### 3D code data
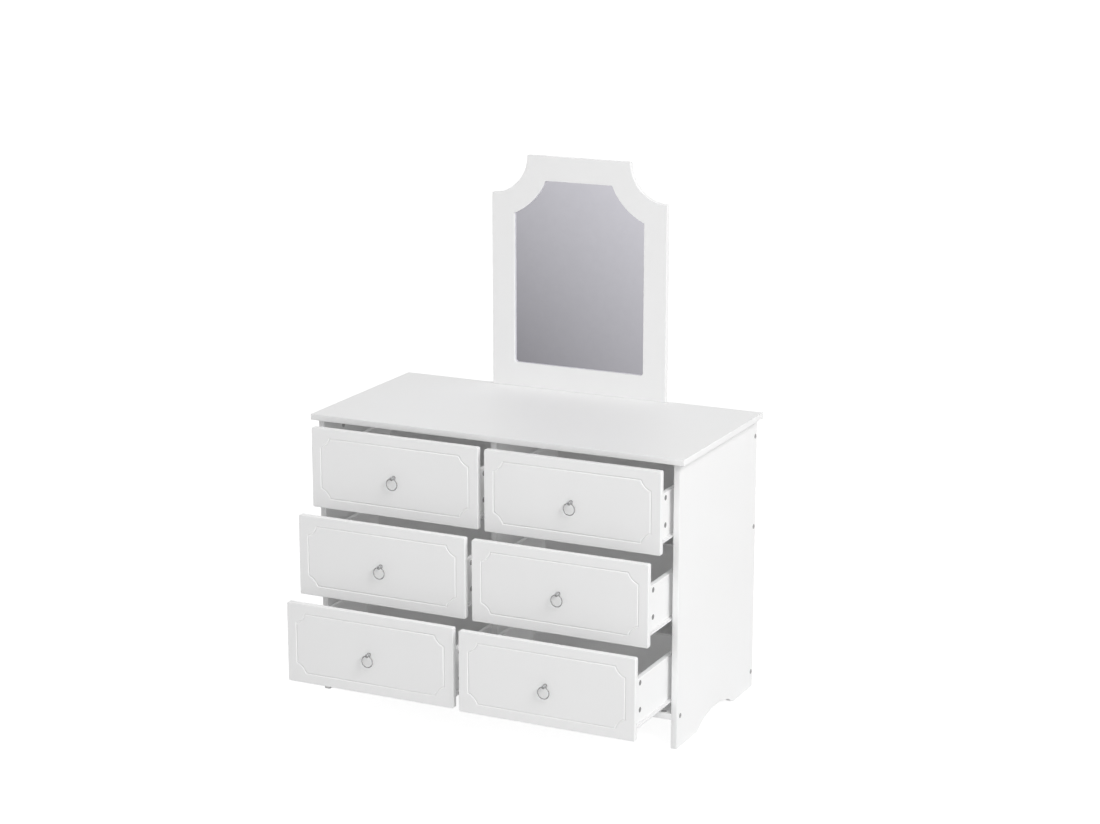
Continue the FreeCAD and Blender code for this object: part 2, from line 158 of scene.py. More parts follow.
def rounded_corner(inset: np.ndarray, radius: np.ndarray, steps: int) -> np.ndarray:
    """Paths round a convex corner, from its right edge to its upper edge.

    The circle's centre lies inset + radius inside both edges, and the angle runs from
    level to upright.

    Args:
        inset: Distance of each path inside the corner's edges.
        radius: Radius of each path's rounding.
        steps: Points on each path.

    Returns:
        Points measured from the corner, as paths × steps × 2.
    """
    turn = np.linspace(0, QUARTER, steps)
    centre = -(inset + radius)[:, None]
    return np.stack([centre + radius[:, None] * np.cos(turn),
                     centre + radius[:, None] * np.sin(turn)], axis=-1)


def scooped_corner(inset: np.ndarray, cove: float, steps: int, beyond: float = 0.0) -> np.ndarray:
    """Paths round a corner that is scooped out by a circle.

    The circle's centre is the corner itself, or lies beyond it by the same distance
    both ways, which makes the scoop shallower.  A path that lies further in has a
    larger circle, which meets the edges' parallels where its sine is their distance
    from the centre.

    Args:
        inset: Distance of each path inside the outline.
        cove: How much of each edge the scoop takes away in the outline.
        steps: Points on each path.
        beyond: Distance of the centre past each edge.

    Returns:
        Points measured from the corner, from the right edge to the upper edge.
    """
    radius = math.hypot(cove + beyond, beyond) + inset[:, None]
    spare = np.arcsin((inset[:, None] + beyond) / radius)
    turn = 3 * QUARTER - spare - np.linspace(0, 1, steps) * (QUARTER - 2 * spare)
    return radius[..., None] * np.stack([np.cos(turn), np.sin(turn)], axis=-1) + beyond


def round_a_rectangle(upper: np.ndarray, lower: np.ndarray, half: Pair) -> np.ndarray:
    """Closed loops from one corner's paths, mirrored into the four corners.

    Args:
        upper: Paths of the upper right corner, measured from that corner.
        lower: Paths of the lower right corner, drawn as if it were the upper right one.
        half: Half the rectangle's width and height.

    Returns:
        Loops round the rectangle's centre, anticlockwise, as loops × points × 2.
    """
    high = upper + np.array(half)
    low = lower + np.array(half)
    return np.concatenate([high, high[:, ::-1] * (-1, 1),
                           low * (-1, -1), low[:, ::-1] * (1, -1)], axis=1)


def mitres(outline: np.ndarray) -> np.ndarray:
    """Step at each corner that moves both edges beside it inwards by one.

    It is the sum of the two edges' inward normals over one plus their product.

    Args:
        outline: Anticlockwise corners, as points × 2.

    Returns:
        One step for each corner.
    """
    after = np.roll(outline, -1, axis=0) - outline
    after /= np.linalg.norm(after, axis=1, keepdims=True)
    before = np.roll(after, 1, axis=0)
    first = np.stack([-before[:, 1], before[:, 0]], axis=-1)
    second = np.stack([-after[:, 1], after[:, 0]], axis=-1)
    return (first + second) / (1 + np.sum(first * second, axis=1, keepdims=True))


def quarter_roll(radius: float, steps: int) -> tuple[np.ndarray, np.ndarray]:
    """Inset and depth along a rolled edge, from the face to the edge: a quarter circle."""
    turn = np.linspace(0, QUARTER, steps)
    return radius * (1 - np.sin(turn)), radius * (1 - np.cos(turn))


def rolled_slab(thickness: float, roll: float, steps: int = 5) -> tuple[np.ndarray, np.ndarray]:
    """Inset and depth from one face of a board to the other, round its rolled edges.

    The first and last entries lie on the flat faces, a little inside the roll, so that
    the flats shade flat.

    Args:
        thickness: Thickness of the board.
        roll: Radius of the roll along both faces.
        steps: Points on each roll.

    Returns:
        The insets and the depths, of equal length.
    """
    inset, depth = quarter_roll(roll, steps)
    flat = roll * PAST_ROLL
    return (np.concatenate([[flat], inset, inset[::-1], [flat]]),
            np.concatenate([[0], depth, thickness - depth[::-1], [thickness]]))


def lifted(loops: np.ndarray, depth: np.ndarray, plane: Plane, origin: Vector) -> np.ndarray:
    """Flat loops placed in space, each at its own depth, as loops × points × 3."""
    layers = np.broadcast_to(depth[:, None, None], (*loops.shape[:2], 1))
    return np.concatenate([loops, layers], axis=-1)[..., list(plane.value)] + np.array(origin)


def faced(loops: np.ndarray, facing: Facing, spot: Iterable[float]) -> np.ndarray:
    """Turn loops so that their third coordinate points the way that a head or axis faces.

    Args:
        loops: Points as loops × points × 3.
        facing: Which way they face.
        spot: Where their own origin goes.

    Returns:
        The same loops in place.
    """
    axis, sense = facing.value
    turned = np.empty_like(loops)
    turned[..., axis] = sense * loops[..., 2]
    turned[..., (axis + 1) % 3] = loops[..., 0]
    turned[..., (axis + 2) % 3] = loops[..., 1]
    return turned + np.array(spot)


def lathe(radius: np.ndarray, along: np.ndarray, sides: int) -> np.ndarray:
    """Circles round the third axis, which follow a turned profile.

    Each point lies at its circle's radius times the cosine and the sine of its turn.

    Args:
        radius: Radius of each circle.
        along: Height of each circle.
        sides: Points on each circle.

    Returns:
        The circles as loops × sides × 3.
    """
    turn = np.linspace(0, 2 * math.pi, sides, endpoint=False)
    return np.stack([radius[:, None] * np.cos(turn), radius[:, None] * np.sin(turn),
                     np.broadcast_to(along[:, None], (len(along), sides))], axis=-1)


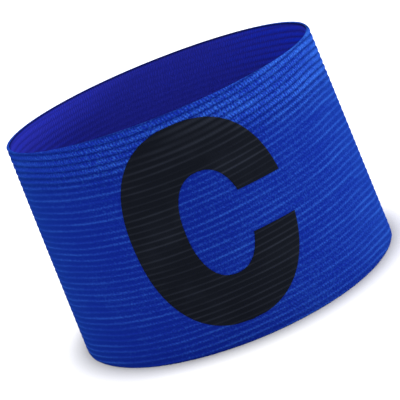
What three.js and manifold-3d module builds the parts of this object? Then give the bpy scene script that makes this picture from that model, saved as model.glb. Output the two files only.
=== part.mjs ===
// A captain's armband: a closed loop of ribbed elastic webbing, with one block letter printed
// on its front. Millimetres, +Z up. The loop stands on its lower edge, centred on the Z axis,
// with its front facing -Y.

import * as THREE from 'three';
import { mergeVertices } from 'three/addons/utils/BufferGeometryUtils.js';
import Module from 'manifold-3d';

// Webbing
const BAND_HEIGHT = 68; // width of the webbing, from edge to edge
const LOOP_LENGTH = 299; // once round the middle of the wall
const BOTTOM_RATIO = 1.11; // width over depth of the loop at its lower edge
const TOP_RATIO = 0.98; // width over depth of the loop at its upper edge
const WALL = 1.4; // thickness over the ribs
const RIB_COUNT = 37;
const RIB_RELIEF = 0.4; // height of the ribs above the grooves between them
const LOOP_STEPS = 48; // flat facets once round the loop

// Printed letter, measured along the webbing
const LETTER_WIDTH = 45;
const LETTER_HEIGHT = 58.6;
const LETTER_RISE = 6.3; // bare webbing below the letter
const LETTER_CURVE = 2.25; // exponent of its rounded outlines, where 2 is an ellipse
const SIDE_STROKE = 15; // stroke at the middle of the letter's left side
const TIP_STROKE = 12.6; // stroke of the two tips on its right side, if they met
const END_STROKE = 14.1; // stroke at the letter's top and bottom
const MOUTH = 12.5; // opening between the two tips
const PRINT_FILM = 0.4; // thickness of the print
const PRINT_GAP = 0.2; // clearance between the print and the webbing
const ARC_STEPS = 32; // straight edges along each curved outline of the letter

// Finish
const WEBBING_BLUE = 0x1434ac;
const PRINT_BLACK = 0x1a1c20;

// The loop seen from above at one height, as an ellipse that starts at the front and runs
// towards +X. Its length is the same at every height, because webbing doesn't stretch by itself.
function planAt(height) {
  const ratio = THREE.MathUtils.lerp(BOTTOM_RATIO, TOP_RATIO, height / BAND_HEIGHT);
  // Ramanujan's perimeter of an ellipse with half axes of ratio and 1
  const perimeter = Math.PI * (3 * (ratio + 1) - Math.sqrt((3 * ratio + 1) * (ratio + 3)));
  const halfDepth = LOOP_LENGTH / perimeter;
  return new THREE.EllipseCurve(0, 0, ratio * halfDepth, halfDepth, -Math.PI / 2, 1.5 * Math.PI);
}

// Moves a point of a plan outwards by offset and lifts it to its height.
function offsetPoint(plan, point, offset, height) {
  const outward = new THREE.Vector2(point.x / plan.xRadius ** 2, point.y / plan.yRadius ** 2);
  outward.setLength(offset).add(point);
  return new THREE.Vector3(outward.x, outward.y, height);
}

// The place of a point of the webbing, by its distance along the webbing from the front's middle.
function onWebbing(along, height, offset) {
  const plan = planAt(height);
  const turn = along / LOOP_LENGTH;
  return offsetPoint(plan, plan.getPointAt(turn - Math.floor(turn)), offset, height);
}

// The ribbed face from the lower edge to the upper one, with each groove and crest raised by lift.
function ribbedFace(lift) {
  const halfPitch = BAND_HEIGHT / RIB_COUNT / 2;
  const face = [];
  for (let step = 0; step <= 2 * RIB_COUNT; step++) {
    const groove = step % 2 === 0;
    face.push({ height: step * halfPitch, offset: WALL / 2 - (groove ? RIB_RELIEF : 0) + lift });
  }
  return face;
}

// A closed wall round the whole loop. Its section goes up the outer face and down the inner one.
function loopWall(outerFace, innerFace) {
  const section = [...outerFace, ...innerFace.slice().reverse()];
  const positions = [];
  for (const { height, offset } of section) {
    const plan = planAt(height);
    for (const point of plan.getSpacedPoints(LOOP_STEPS).slice(0, LOOP_STEPS)) {
      positions.push(...offsetPoint(plan, point, offset, height).toArray());
    }
  }
  const faces = [];
  for (let row = 0; row < section.length; row++) {
    const nextRow = (row + 1) % section.length;
    for (let column = 0; column < LOOP_STEPS; column++) {
      const nextColumn = (column + 1) % LOOP_STEPS;
      const a = row * LOOP_STEPS + column;
      const b = row * LOOP_STEPS + nextColumn;
      const c = nextRow * LOOP_STEPS + nextColumn;
      const d = nextRow * LOOP_STEPS + column;
      faces.push(a, b, c, a, c, d);
    }
  }
  const geometry = new THREE.BufferGeometry();
  geometry.setAttribute('position', new THREE.Float32BufferAttribute(positions, 3));
  geometry.setIndex(faces);
  return geometry;
}

// A rounded outline between a left and a right edge, from the upper tip of the letter round the
// left side to the lower tip. Both tips are cut level, half a mouth from the letter's middle.
function letterArc(left, right, halfHeight) {
  const bend = (value) => Math.sign(value) * Math.abs(value) ** (2 / LETTER_CURVE);
  const start = Math.asin((MOUTH / 2 / halfHeight) ** (LETTER_CURVE / 2));
  const arc = [];
  for (let step = 0; step <= ARC_STEPS; step++) {
    const angle = THREE.MathUtils.lerp(start, 2 * Math.PI - start, step / ARC_STEPS);
    const along = (left + right) / 2 + ((right - left) / 2) * bend(Math.cos(angle));
    arc.push(new THREE.Vector2(along, halfHeight * bend(Math.sin(angle))));
  }
  return arc;
}

// The letter as a flat plate facing the front, through which the webbing's face is cut.
function letterCutter() {
  const reach = LETTER_WIDTH / 2;
  const outer = letterArc(-reach, reach, LETTER_HEIGHT / 2);
  const inner = letterArc(-reach + SIDE_STROKE, reach - TIP_STROKE, LETTER_HEIGHT / 2 - END_STROKE);
  const middle = LETTER_RISE + LETTER_HEIGHT / 2;
  const outline = [...outer, ...inner.reverse()].map(({ x: along, y: up }) => {
    const place = onWebbing(along, middle + up, WALL / 2 + PRINT_GAP);
    return new THREE.Vector2(place.x, place.z);
  });
  const plate = new THREE.ExtrudeGeometry(new THREE.Shape(outline), {
    depth: LOOP_LENGTH / 2, // well past the front
    bevelEnabled: false,
  });
  return plate.rotateX(Math.PI / 2);
}

const wasm = await Module();
wasm.setup();

function toSolid(geometry) {
  const bare = geometry.clone();
  bare.deleteAttribute('normal');
  bare.deleteAttribute('uv');
  const merged = mergeVertices(bare);
  return new wasm.Manifold(new wasm.Mesh({
    numProp: 3,
    vertProperties: Float32Array.from(merged.attributes.position.array),
    triVerts: Uint32Array.from(merged.index.array),
  }));
}

function toGeometry(solid) {
  const mesh = solid.getMesh();
  const geometry = new THREE.BufferGeometry();
  geometry.setAttribute('position', new THREE.Float32BufferAttribute(mesh.vertProperties, 3));
  geometry.setIndex(Array.from(mesh.triVerts));
  return geometry;
}

function webbingBand() {
  const lining = [
    { height: 0, offset: -WALL / 2 },
    { height: BAND_HEIGHT, offset: -WALL / 2 },
  ];
  return loopWall(ribbedFace(0), lining);
}

// The print follows the ribs: a thin ribbed wall round the loop, kept only inside the letter.
function printedLetter() {
  const film = loopWall(ribbedFace(PRINT_GAP + PRINT_FILM), ribbedFace(PRINT_GAP));
  return toGeometry(toSolid(film).intersect(toSolid(letterCutter())));
}

function namedMesh(name, geometry, color, roughness) {
  geometry.computeVertexNormals();
  const material = new THREE.MeshStandardMaterial({ color, roughness, metalness: 0 });
  const mesh = new THREE.Mesh(geometry, material);
  mesh.name = name;
  return mesh;
}

const armband = new THREE.Group();
armband.add(
  namedMesh('webbing_band', webbingBand(), WEBBING_BLUE, 0.8),
  namedMesh('printed_letter', printedLetter(), PRINT_BLACK, 0.65),
);

export default armband;
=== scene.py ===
# A captain's armband: a loop of ribbed elastic webbing with a printed block letter, standing on
# its lower edge. Metres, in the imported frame: +Z up, the printed front facing -Y. Left and right
# are as the letter is read, and the lining is the webbing's back, inside the loop.

import math
from collections import namedtuple

import bmesh
import bpy
import numpy as np
from mathutils import Matrix, Vector


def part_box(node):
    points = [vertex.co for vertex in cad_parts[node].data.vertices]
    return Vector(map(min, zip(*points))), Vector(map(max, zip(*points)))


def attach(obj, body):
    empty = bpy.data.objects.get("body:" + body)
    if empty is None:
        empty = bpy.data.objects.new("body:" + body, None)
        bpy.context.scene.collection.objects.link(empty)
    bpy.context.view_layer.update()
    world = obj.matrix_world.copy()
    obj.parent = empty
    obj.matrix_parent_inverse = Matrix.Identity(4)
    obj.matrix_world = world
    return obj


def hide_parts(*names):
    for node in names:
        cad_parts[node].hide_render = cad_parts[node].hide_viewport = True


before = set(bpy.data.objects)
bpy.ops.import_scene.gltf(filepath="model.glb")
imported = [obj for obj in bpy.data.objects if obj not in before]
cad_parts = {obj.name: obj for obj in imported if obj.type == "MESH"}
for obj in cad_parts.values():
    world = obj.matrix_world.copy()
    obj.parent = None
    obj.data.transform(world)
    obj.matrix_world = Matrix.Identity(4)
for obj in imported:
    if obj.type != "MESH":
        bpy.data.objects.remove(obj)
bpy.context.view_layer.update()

MM = 0.001

# Webbing, with the sizes of the frame's solids
band_low, band_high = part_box("webbing_band")
BAND_HEIGHT = band_high[2] - band_low[2]
LOOP_LENGTH = 299 * MM  # once round the middle of the wall
BOTTOM_RATIO = 1.11  # width over depth of the loop at its lower edge
TOP_RATIO = 0.98  # and at its upper edge
WALL = 1.4 * MM  # thickness over the ribs
RIB_COUNT = 37
RIB_PITCH = BAND_HEIGHT / RIB_COUNT
RIB_RELIEF = 0.4 * MM
LINING_RELIEF = 0.07 * MM  # the ribs show more softly on the back of the webbing
SELVEDGE = 2.2 * MM  # stretch by each edge where the webbing grows thinner
SELVEDGE_LOSS = 0.5 * MM
RIM_FULLNESS = 0.8  # power of the sine that rounds the edges: a round one has 1, a fuller one less

# Size of the ribs: thin lines on most of the webbing, and as thick as ropes by its upper edge
LOW_RELIEF = 0.25  # share of the relief that the thin ribs have
TOP_RELIEF = 0.7  # and that the thick ones have
LOW_SHARPNESS = 5.0  # power of the sine that shapes the thin ribs: wide grooves
TOP_SHARPNESS = 0.9  # and the thick ones: narrow grooves
ROPE_START = 0.77  # share of the height where the ribs start to grow thick
ROPE_END = 0.88  # and where they are as thick as ropes
ROPE_TILT = 0.035  # how much lower both lie on the right, and higher on the left

# Run of the ribs, which is slightly off level
RIB_LEAN = 1.45 * MM  # how far the ribs of the front rise to the right
RIB_SHIFT = 0.5 * MM  # how far they sink at the front's middle
RIB_FAN = 1.4 * MM  # how far they draw together there, from above and below
RIB_DROP = 2.3 * MM  # how far they come down towards the loop's sides
DROP_START = 44 * MM  # where that starts, along the webbing from the front's middle
DROP_END = 72 * MM  # and where it ends
DROP_TILT = 0.25  # share by which they come down more on the right, and less on the left
DROP_FADE = 0.3  # share by which they come down less by the upper edge, and more by the lower

# Unevenness in waves, as rows of: size, waves round the loop, phase, change of phase to the top
LOOP_WAVES = ((0.10 * MM, 3, 0.15, 0.2), (0.07 * MM, 5, 0.6, -0.3))
RIB_WAVES = ((0.08 * MM, 4, 0.0, 2.1), (0.06 * MM, 9, 0.0, 5.3))
FOOT_SHARE = 0.4  # share of the loop's waves that its standing edge has

# Yarns and colours of the webbing, with the light and shade of its ribs and yarns painted in
YARN_COUNT = 340  # crosswise yarns once round the loop
YARN_SLANT = 0.7  # yarn pitches that a yarn runs to the left while it crosses one rib upwards
YARN_STEP = 0.18  # yarn pitches that the yarns of the next rib up lie further left
YARN_STRAY = 2.0  # yarn pitches that the yarns stray by
LOW_YARNS = 0.4  # share of their painted light and shade that the yarns have on the thin ribs
YARN_LEVEL = 0.3  # height on the yarns where their painted shade leaves the colour as it is
RIB_LEVEL = 0.6  # the same on the ribs, for the painted shade that darkens their grooves and lightens their crests
TONE_LENGTH = 26 * MM  # stretch of a rib over which it grows lighter or darker
TONE_CONTRAST = 2.4
TONE_ROW = 97.3  # step in the noise from one rib to the next, so that they differ
ROPE_SIDE_LIGHT = 0.5  # painted light: how much lighter the thick ribs are on the right, and darker on the left
WEBBING_SIDE_LIGHT = 0.05  # painted light: the same for the whole webbing
DYE_SPREAD = 0.2  # unevenness of the dye
GRAIN = 0.7  # unevenness of the fibres' colour
FUZZ = 0.25  # height of the loose fibres, as a share of the yarns'
BACK_START = 18 * MM  # how far left and right of the loop's middle its lining starts to show ribs in painted light and shade
BACK_END = 45 * MM  # and where they show in full
EDGE_LINE = 1.0 * MM  # height of the dark line along the lining's upper edge
EDGE_FULL = 0.3 * MM  # height of its darkest part
DARK_EDGE = (0.003, 0.004, 0.04, 1)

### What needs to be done
Proceeding from the line containing "bpy.data.objects.remove(obj)" through the line containing "FOOT_SHARE = 0.4", transcribe the lines above exactly, both end lines included.

### Full output
        bpy.data.objects.remove(obj)
bpy.context.view_layer.update()

MM = 0.001

# Webbing, with the sizes of the frame's solids
band_low, band_high = part_box("webbing_band")
BAND_HEIGHT = band_high[2] - band_low[2]
LOOP_LENGTH = 299 * MM  # once round the middle of the wall
BOTTOM_RATIO = 1.11  # width over depth of the loop at its lower edge
TOP_RATIO = 0.98  # and at its upper edge
WALL = 1.4 * MM  # thickness over the ribs
RIB_COUNT = 37
RIB_PITCH = BAND_HEIGHT / RIB_COUNT
RIB_RELIEF = 0.4 * MM
LINING_RELIEF = 0.07 * MM  # the ribs show more softly on the back of the webbing
SELVEDGE = 2.2 * MM  # stretch by each edge where the webbing grows thinner
SELVEDGE_LOSS = 0.5 * MM
RIM_FULLNESS = 0.8  # power of the sine that rounds the edges: a round one has 1, a fuller one less

# Size of the ribs: thin lines on most of the webbing, and as thick as ropes by its upper edge
LOW_RELIEF = 0.25  # share of the relief that the thin ribs have
TOP_RELIEF = 0.7  # and that the thick ones have
LOW_SHARPNESS = 5.0  # power of the sine that shapes the thin ribs: wide grooves
TOP_SHARPNESS = 0.9  # and the thick ones: narrow grooves
ROPE_START = 0.77  # share of the height where the ribs start to grow thick
ROPE_END = 0.88  # and where they are as thick as ropes
ROPE_TILT = 0.035  # how much lower both lie on the right, and higher on the left

# Run of the ribs, which is slightly off level
RIB_LEAN = 1.45 * MM  # how far the ribs of the front rise to the right
RIB_SHIFT = 0.5 * MM  # how far they sink at the front's middle
RIB_FAN = 1.4 * MM  # how far they draw together there, from above and below
RIB_DROP = 2.3 * MM  # how far they come down towards the loop's sides
DROP_START = 44 * MM  # where that starts, along the webbing from the front's middle
DROP_END = 72 * MM  # and where it ends
DROP_TILT = 0.25  # share by which they come down more on the right, and less on the left
DROP_FADE = 0.3  # share by which they come down less by the upper edge, and more by the lower

# Unevenness in waves, as rows of: size, waves round the loop, phase, change of phase to the top
LOOP_WAVES = ((0.10 * MM, 3, 0.15, 0.2), (0.07 * MM, 5, 0.6, -0.3))
RIB_WAVES = ((0.08 * MM, 4, 0.0, 2.1), (0.06 * MM, 9, 0.0, 5.3))
FOOT_SHARE = 0.4  # share of the loop's waves that its standing edge has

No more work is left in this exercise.